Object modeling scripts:
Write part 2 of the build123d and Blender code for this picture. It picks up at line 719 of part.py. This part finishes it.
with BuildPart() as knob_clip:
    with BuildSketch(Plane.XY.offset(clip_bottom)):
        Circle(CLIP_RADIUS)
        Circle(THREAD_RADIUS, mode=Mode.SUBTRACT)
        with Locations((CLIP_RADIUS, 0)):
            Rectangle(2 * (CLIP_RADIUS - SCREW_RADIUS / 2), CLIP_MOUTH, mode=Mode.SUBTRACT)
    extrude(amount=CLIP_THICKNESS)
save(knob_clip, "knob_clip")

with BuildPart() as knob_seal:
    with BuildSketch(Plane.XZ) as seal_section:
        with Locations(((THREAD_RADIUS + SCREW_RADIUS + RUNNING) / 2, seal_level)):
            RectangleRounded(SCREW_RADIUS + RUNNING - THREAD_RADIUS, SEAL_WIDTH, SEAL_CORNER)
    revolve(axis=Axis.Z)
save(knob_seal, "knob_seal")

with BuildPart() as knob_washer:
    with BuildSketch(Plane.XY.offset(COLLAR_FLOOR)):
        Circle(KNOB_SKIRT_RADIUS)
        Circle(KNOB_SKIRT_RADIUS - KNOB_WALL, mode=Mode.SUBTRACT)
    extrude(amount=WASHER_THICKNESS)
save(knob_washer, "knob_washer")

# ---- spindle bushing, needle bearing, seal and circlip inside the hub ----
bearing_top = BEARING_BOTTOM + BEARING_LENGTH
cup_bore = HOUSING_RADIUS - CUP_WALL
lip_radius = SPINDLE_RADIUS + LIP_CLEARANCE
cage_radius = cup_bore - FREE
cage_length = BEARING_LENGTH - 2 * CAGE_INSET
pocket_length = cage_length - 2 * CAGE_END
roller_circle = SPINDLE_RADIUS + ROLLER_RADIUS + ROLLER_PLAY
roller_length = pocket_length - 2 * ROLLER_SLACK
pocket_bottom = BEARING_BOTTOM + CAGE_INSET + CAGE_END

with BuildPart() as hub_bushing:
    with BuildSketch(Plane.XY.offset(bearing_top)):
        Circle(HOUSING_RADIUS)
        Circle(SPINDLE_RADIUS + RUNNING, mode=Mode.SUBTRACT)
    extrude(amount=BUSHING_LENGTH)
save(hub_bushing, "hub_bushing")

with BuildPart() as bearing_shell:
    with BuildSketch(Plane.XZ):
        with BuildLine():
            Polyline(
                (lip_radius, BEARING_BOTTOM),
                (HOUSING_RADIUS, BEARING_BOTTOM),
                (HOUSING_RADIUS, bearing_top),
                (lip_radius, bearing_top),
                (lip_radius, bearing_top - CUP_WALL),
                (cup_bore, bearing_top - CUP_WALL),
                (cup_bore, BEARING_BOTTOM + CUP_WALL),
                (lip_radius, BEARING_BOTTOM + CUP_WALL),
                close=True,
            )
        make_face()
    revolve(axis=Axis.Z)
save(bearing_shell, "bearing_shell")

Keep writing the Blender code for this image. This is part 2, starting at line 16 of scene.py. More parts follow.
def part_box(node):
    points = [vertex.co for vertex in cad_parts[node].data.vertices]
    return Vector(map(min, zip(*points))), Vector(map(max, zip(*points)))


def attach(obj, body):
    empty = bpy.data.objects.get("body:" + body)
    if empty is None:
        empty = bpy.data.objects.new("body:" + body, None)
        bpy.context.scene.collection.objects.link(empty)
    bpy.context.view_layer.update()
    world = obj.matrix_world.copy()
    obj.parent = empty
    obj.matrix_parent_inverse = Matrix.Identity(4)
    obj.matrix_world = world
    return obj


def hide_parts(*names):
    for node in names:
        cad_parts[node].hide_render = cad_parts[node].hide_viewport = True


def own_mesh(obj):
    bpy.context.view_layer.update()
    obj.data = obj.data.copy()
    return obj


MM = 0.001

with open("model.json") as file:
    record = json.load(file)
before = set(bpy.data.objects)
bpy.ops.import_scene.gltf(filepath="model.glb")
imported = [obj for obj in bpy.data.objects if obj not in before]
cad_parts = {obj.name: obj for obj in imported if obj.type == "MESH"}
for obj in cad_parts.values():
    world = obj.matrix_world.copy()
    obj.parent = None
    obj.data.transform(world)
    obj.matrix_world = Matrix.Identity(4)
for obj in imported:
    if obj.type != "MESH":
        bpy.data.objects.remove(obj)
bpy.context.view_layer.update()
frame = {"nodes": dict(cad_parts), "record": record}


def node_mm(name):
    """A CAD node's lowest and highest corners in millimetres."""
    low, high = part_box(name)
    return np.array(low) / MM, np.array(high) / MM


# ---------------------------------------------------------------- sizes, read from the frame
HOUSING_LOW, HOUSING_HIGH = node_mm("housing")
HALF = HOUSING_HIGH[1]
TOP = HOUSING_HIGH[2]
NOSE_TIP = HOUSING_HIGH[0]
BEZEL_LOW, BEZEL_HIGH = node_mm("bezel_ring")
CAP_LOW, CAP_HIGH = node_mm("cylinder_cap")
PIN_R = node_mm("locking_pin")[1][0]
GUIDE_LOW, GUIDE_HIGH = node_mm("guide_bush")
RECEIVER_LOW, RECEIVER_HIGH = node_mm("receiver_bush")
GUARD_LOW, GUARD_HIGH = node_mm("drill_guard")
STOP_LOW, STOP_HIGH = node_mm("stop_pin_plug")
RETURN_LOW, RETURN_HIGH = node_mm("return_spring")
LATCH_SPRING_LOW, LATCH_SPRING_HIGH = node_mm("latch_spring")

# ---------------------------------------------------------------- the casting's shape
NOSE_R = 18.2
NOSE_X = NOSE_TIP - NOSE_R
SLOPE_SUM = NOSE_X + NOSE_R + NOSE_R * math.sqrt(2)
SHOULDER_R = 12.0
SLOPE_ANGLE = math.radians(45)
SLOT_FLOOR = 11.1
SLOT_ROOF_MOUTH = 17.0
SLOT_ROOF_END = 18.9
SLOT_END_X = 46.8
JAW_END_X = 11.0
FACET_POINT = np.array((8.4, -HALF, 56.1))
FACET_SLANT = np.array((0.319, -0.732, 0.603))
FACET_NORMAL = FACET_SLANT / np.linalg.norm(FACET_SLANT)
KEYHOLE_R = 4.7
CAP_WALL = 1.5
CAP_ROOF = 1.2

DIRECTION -
All of the records must be retyped exactly as they are.

RESPONSE FOR THIS EXERCISE -
Write part 2 of the build123d and Blender code for this picture. It picks up at line 719 of part.py. This part finishes it.
with BuildPart() as knob_clip:
    with BuildSketch(Plane.XY.offset(clip_bottom)):
        Circle(CLIP_RADIUS)
        Circle(THREAD_RADIUS, mode=Mode.SUBTRACT)
        with Locations((CLIP_RADIUS, 0)):
            Rectangle(2 * (CLIP_RADIUS - SCREW_RADIUS / 2), CLIP_MOUTH, mode=Mode.SUBTRACT)
    extrude(amount=CLIP_THICKNESS)
save(knob_clip, "knob_clip")

with BuildPart() as knob_seal:
    with BuildSketch(Plane.XZ) as seal_section:
        with Locations(((THREAD_RADIUS + SCREW_RADIUS + RUNNING) / 2, seal_level)):
            RectangleRounded(SCREW_RADIUS + RUNNING - THREAD_RADIUS, SEAL_WIDTH, SEAL_CORNER)
    revolve(axis=Axis.Z)
save(knob_seal, "knob_seal")

with BuildPart() as knob_washer:
    with BuildSketch(Plane.XY.offset(COLLAR_FLOOR)):
        Circle(KNOB_SKIRT_RADIUS)
        Circle(KNOB_SKIRT_RADIUS - KNOB_WALL, mode=Mode.SUBTRACT)
    extrude(amount=WASHER_THICKNESS)
save(knob_washer, "knob_washer")

# ---- spindle bushing, needle bearing, seal and circlip inside the hub ----
bearing_top = BEARING_BOTTOM + BEARING_LENGTH
cup_bore = HOUSING_RADIUS - CUP_WALL
lip_radius = SPINDLE_RADIUS + LIP_CLEARANCE
cage_radius = cup_bore - FREE
cage_length = BEARING_LENGTH - 2 * CAGE_INSET
pocket_length = cage_length - 2 * CAGE_END
roller_circle = SPINDLE_RADIUS + ROLLER_RADIUS + ROLLER_PLAY
roller_length = pocket_length - 2 * ROLLER_SLACK
pocket_bottom = BEARING_BOTTOM + CAGE_INSET + CAGE_END

with BuildPart() as hub_bushing:
    with BuildSketch(Plane.XY.offset(bearing_top)):
        Circle(HOUSING_RADIUS)
        Circle(SPINDLE_RADIUS + RUNNING, mode=Mode.SUBTRACT)
    extrude(amount=BUSHING_LENGTH)
save(hub_bushing, "hub_bushing")

with BuildPart() as bearing_shell:
    with BuildSketch(Plane.XZ):
        with BuildLine():
            Polyline(
                (lip_radius, BEARING_BOTTOM),
                (HOUSING_RADIUS, BEARING_BOTTOM),
                (HOUSING_RADIUS, bearing_top),
                (lip_radius, bearing_top),
                (lip_radius, bearing_top - CUP_WALL),
                (cup_bore, bearing_top - CUP_WALL),
                (cup_bore, BEARING_BOTTOM + CUP_WALL),
                (lip_radius, BEARING_BOTTOM + CUP_WALL),
                close=True,
            )
        make_face()
    revolve(axis=Axis.Z)
save(bearing_shell, "bearing_shell")

Keep writing the Blender code for this image. This is part 2, starting at line 16 of scene.py. More parts follow.
def part_box(node):
    points = [vertex.co for vertex in cad_parts[node].data.vertices]
    return Vector(map(min, zip(*points))), Vector(map(max, zip(*points)))


def attach(obj, body):
    empty = bpy.data.objects.get("body:" + body)
    if empty is None:
        empty = bpy.data.objects.new("body:" + body, None)
        bpy.context.scene.collection.objects.link(empty)
    bpy.context.view_layer.update()
    world = obj.matrix_world.copy()
    obj.parent = empty
    obj.matrix_parent_inverse = Matrix.Identity(4)
    obj.matrix_world = world
    return obj


def hide_parts(*names):
    for node in names:
        cad_parts[node].hide_render = cad_parts[node].hide_viewport = True


def own_mesh(obj):
    bpy.context.view_layer.update()
    obj.data = obj.data.copy()
    return obj


MM = 0.001

with open("model.json") as file:
    record = json.load(file)
before = set(bpy.data.objects)
bpy.ops.import_scene.gltf(filepath="model.glb")
imported = [obj for obj in bpy.data.objects if obj not in before]
cad_parts = {obj.name: obj for obj in imported if obj.type == "MESH"}
for obj in cad_parts.values():
    world = obj.matrix_world.copy()
    obj.parent = None
    obj.data.transform(world)
    obj.matrix_world = Matrix.Identity(4)
for obj in imported:
    if obj.type != "MESH":
        bpy.data.objects.remove(obj)
bpy.context.view_layer.update()
frame = {"nodes": dict(cad_parts), "record": record}


def node_mm(name):
    """A CAD node's lowest and highest corners in millimetres."""
    low, high = part_box(name)
    return np.array(low) / MM, np.array(high) / MM


# ---------------------------------------------------------------- sizes, read from the frame
HOUSING_LOW, HOUSING_HIGH = node_mm("housing")
HALF = HOUSING_HIGH[1]
TOP = HOUSING_HIGH[2]
NOSE_TIP = HOUSING_HIGH[0]
BEZEL_LOW, BEZEL_HIGH = node_mm("bezel_ring")
CAP_LOW, CAP_HIGH = node_mm("cylinder_cap")
PIN_R = node_mm("locking_pin")[1][0]
GUIDE_LOW, GUIDE_HIGH = node_mm("guide_bush")
RECEIVER_LOW, RECEIVER_HIGH = node_mm("receiver_bush")
GUARD_LOW, GUARD_HIGH = node_mm("drill_guard")
STOP_LOW, STOP_HIGH = node_mm("stop_pin_plug")
RETURN_LOW, RETURN_HIGH = node_mm("return_spring")
LATCH_SPRING_LOW, LATCH_SPRING_HIGH = node_mm("latch_spring")

# ---------------------------------------------------------------- the casting's shape
NOSE_R = 18.2
NOSE_X = NOSE_TIP - NOSE_R
SLOPE_SUM = NOSE_X + NOSE_R + NOSE_R * math.sqrt(2)
SHOULDER_R = 12.0
SLOPE_ANGLE = math.radians(45)
SLOT_FLOOR = 11.1
SLOT_ROOF_MOUTH = 17.0
SLOT_ROOF_END = 18.9
SLOT_END_X = 46.8
JAW_END_X = 11.0
FACET_POINT = np.array((8.4, -HALF, 56.1))
FACET_SLANT = np.array((0.319, -0.732, 0.603))
FACET_NORMAL = FACET_SLANT / np.linalg.norm(FACET_SLANT)
KEYHOLE_R = 4.7
CAP_WALL = 1.5
CAP_ROOF = 1.2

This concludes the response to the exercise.